Online Printers: The Quoted Price Is Rarely the Final Price

This is where I've been burned. In 2023, I compared costs for 500 custom holiday cards. Vendor A quoted $280. Vendor B quoted $245. I almost went with B until I calculated TCO. B charged a $35 "online setup fee," a $20 "proof generation fee," and their "economy" shipping added 7 business days. To match Vendor A's 5-day turnaround, I needed a $45 rush upgrade. Total for Vendor B: $345. Vendor A's $280 included everything. That's a 23% difference hidden in the fine print.

According to the FTC's advertising guidelines, claims must be truthful and not misleading. But in the printing world, "starting at $X" often excludes half the required costs. The total cost of ownership for online printing includes: base price, setup fees, proofing fees, shipping, and potential rush fees. The lowest quoted price often isn't the lowest total cost.

Verdict: For standard, off-the-shelf needs, Hallmark's predictable cost wins. For custom jobs, you must request a formal, all-in quote from online printers that includes every possible fee. Don't trust the cart preview.

Dimension 2: Quality & Consistency

Hallmark: The Gold Standard of Consistency

There's something satisfying about opening a box of Hallmark cards and knowing every single one will be perfect. The color on the envelope matches the card. The paper weight feels the same as the last order five years ago. Their established brand reputation is built on this. You're not buying paper; you're buying reliability.

The most frustrating part of vendor management is recurring quality issues. With Hallmark, that just doesn't happen. After the third late delivery from a different vendor, I was ready to give up on them entirely. With Hallmark, I've never had a "redo."

Online Printers: A Roll of the Dice (That You Can Influence)

Online printer quality can be excellent—but it's not guaranteed. It depends on the file you submit, the specific paper stock you choose, and even which of their facilities runs your job. I've had beautiful, rich prints and I've had washed-out, misaligned disappointments from the same company.

What finally helped was treating them like a manufacturing partner, not a store. Now, we always order a single physical proof for about $15 before the full run. It's an added cost, but it's saved us from two catastrophic reprint orders that would have cost over $1,200 each. Per FTC guidelines, you need substantiation for claims. A physical proof is your substantiation.

Verdict: Hallmark wins for guaranteed, no-thought consistency. Online printers can match or exceed that quality, but only if you invest time in precise file setup and pay for a physical proof. If you don't have that time or expertise, you're taking a risk.

Dimension 3: Time, Deadlines & The Hidden Cost of "Fast"

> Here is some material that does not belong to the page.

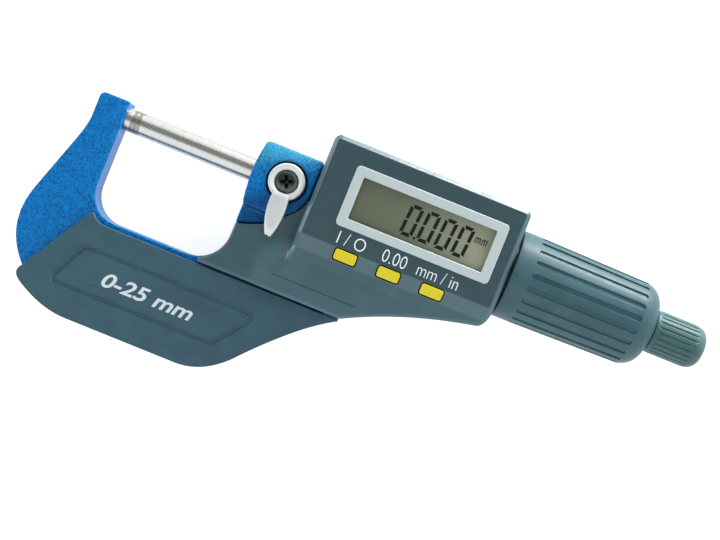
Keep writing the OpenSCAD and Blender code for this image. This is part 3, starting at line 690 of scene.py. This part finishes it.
GRIP_Z = (4.5, 7.0)
GRIP = (
    curve((-2.2, -28.8), (-1.1, -26.3), (-0.2, -27.9), 8)
    + curve((-0.2, -27.9), (1.2, -29.5), (4.4, -29.5), 8)[1:]
    + [(71.2, -29.5)] + curve((71.9, -29.7), (62.96, -34.6), (50.5, -48.3), 20)
    + curve((50.5, -48.3), (43.5, -56.7), (34.7, -56.7), 14)[1:]
    + curve((2.5, -56.7), (-4.5, -56.6), (-11.9, -52.2), 12)
    + curve((-11.9, -52.2), (-15.8, -50), (-13.2, -47.3), 10)[1:]
)
GRIP_LINE = [(0.2, -35.9), (49.2, -35.9), (50.9, -38), (42.6, -48.9), (-4.6, -49.1), (-5.4, -47)]


def rounded(outline, r, n=6):
    """The polygon with each corner cut by a quadratic curve that starts r from it."""
    pts = [np.array(p, float) for p in outline]
    out = []
    for before, at, after in zip(pts[-1:] + pts[:-1], pts, pts[1:] + pts[:1]):
        back, ahead = before - at, after - at
        reach = [min(r, 0.45 * np.linalg.norm(v)) / np.linalg.norm(v) for v in (back, ahead)]
        out += curve(at + back * reach[0], at, at + ahead * reach[1], n)
    return out


def channel(outline, width, depth, z):
    """A groove's cutter along a closed line: a round-bottomed section swept along it."""
    side = [(-0.5, 0.3), (-0.5, 0.0), (-0.4, -0.55), (-0.2, -0.92)]
    profile = side + [(0, -1)] + [(-u, v) for u, v in reversed(side)]
    rings = [inset(outline, u * width) for u, _ in profile]
    n = len(outline)
    points = [(x, y, z + depth * v) for ring, (_, v) in zip(rings, profile) for x, y in ring]
    k = len(profile)
    faces = [(a * n + i, a * n + (i + 1) % n, ((a + 1) % k) * n + (i + 1) % n, ((a + 1) % k) * n + i)
             for a in range(k) for i in range(n)]
    return new_object("cutter", points, faces)


def grip_plate(name, holes):
    """One plate, front side up, with each screw's hole cut as steps of (radius, from z, to z)."""
    obj = prism(GRIP, *GRIP_Z, name)
    soften(obj, 0.22, 2, 40)
    middle = inset(rounded(GRIP_LINE, 1.8), 0.72)
    combine(obj, channel(middle, 1.35, 0.5, GRIP_Z[1]))
    for at in GRIP_SCREWS:
        combine(obj, *[disc(at, r, z0, z1, 48) for r, z0, z1 in holes])
    return obj


place(grip_plate("front_plate", [(1.05, 3, 6.2)]), "frame", GRIP_PLASTIC, "grey_plastic", "front_grip_plate")
place(mirror(grip_plate("rear_plate", [(1.15, 3, 8), (2.1, 5.7, 8)])), "frame", GRIP_PLASTIC,
      "grey_plastic", "rear_grip_plate")


# ---- Thimble and ratchet ----

FLUTES, KNOB_RIBS = 21, 24
THIMBLE_R, THIMBLE_END_R, KNOB_R = 12.5, 11.9, 6.1
FLUTE_X = (115.2, 146.9)
FLUTE_HALF, FLUTE_DEPTH, RIB_DEPTH = 0.7, 0.47, 0.3
FLUTE_START = -5.97         # degrees, from the front (+z) to the middle of the nearest flute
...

Hallmark: Reliable Logistics, Fixed Timelines

Hallmark's supply chain is built for retail, which means it's robust. When you order Hallmark boxed Christmas cards in early November, they arrive. But "fast" isn't really their game. You're working with their standard shipping timelines. Need 100 cards tomorrow for an unexpected client gift? You're driving to a retail store, paying retail markup, and hoping they have the right box in stock.

The value isn't speed—it's certainty. For planning our annual holiday mailing, knowing the deadline will be met is worth more than a lower price with an "estimated" delivery.

Online Printers: True Rush Capability (For a Price)

This is where online printers shine. Need 250 custom thank-you cards in three days because the CEO forgot an event? A printer with "48 Hour" in its name can actually do it. But here's the real talk: you will pay for it.

I once saved $80 by choosing standard 7-day shipping over 3-day expedited. The standard delivery got delayed and missed our client event deadline. We ended up spending $400 on overnight rush fees with a local printer for a last-minute replacement. Net loss: $320. That's the definition of penny-wise, pound-foolish.

According to USPS, First-Class Mail delivery standards are estimates, not guarantees. When an online printer says "3-day production + USPS shipping," you're layering two estimates. If your deadline is absolute, you need to pay for the printer's true rush production and overnight courier shipping. That can easily triple the base cost.

Verdict: For planned, recurring orders, Hallmark's reliability wins. For true, last-minute rush jobs, online printers are your only viable option—just budget accordingly. The hidden cost isn't the rush fee; it's the cost of missing your deadline if you don't pay it.

My Decision Framework: When to Choose Which

So, after all this comparing, when do I actually pull the trigger on one versus the other? I built this simple checklist after getting burned on hidden fees twice.

Choose Hallmark When:

  • You need standard, off-the-shelf cards (thank you, sympathy, holiday).
  • Consistency and zero defects are non-negotiable.
  • You're ordering for a predictable, future event (like ordering Christmas cards in October).
  • Your time is better spent elsewhere than managing file specs and proofs.

Choose an Online Printer When:

  • You need fully custom design with your branding.
  • You have in-house design expertise to prepare perfect print-ready files.
  • You're willing to pay for and wait for a physical proof.
  • You have a true, cannot-miss rush deadline and understand the total rush cost.
  • Order quantities are large enough to absorb the setup fees (typically 100+ units).

The biggest mistake I see? Companies trying to force one solution to do everything. Use Hallmark for what it's brilliant at: consistent, emotional, ready-to-ship communication. Use online printers for what they're brilliant at: customized, manufactured-on-demand material. Trying to get Hallmark to be "custom" is expensive and limited. Trying to get an online printer to be "emotionally resonant out of the box" is impossible.

Hit 'confirm' on the option that matches your actual need, not the one with the lowest first-page price. That's the only way to actually control costs.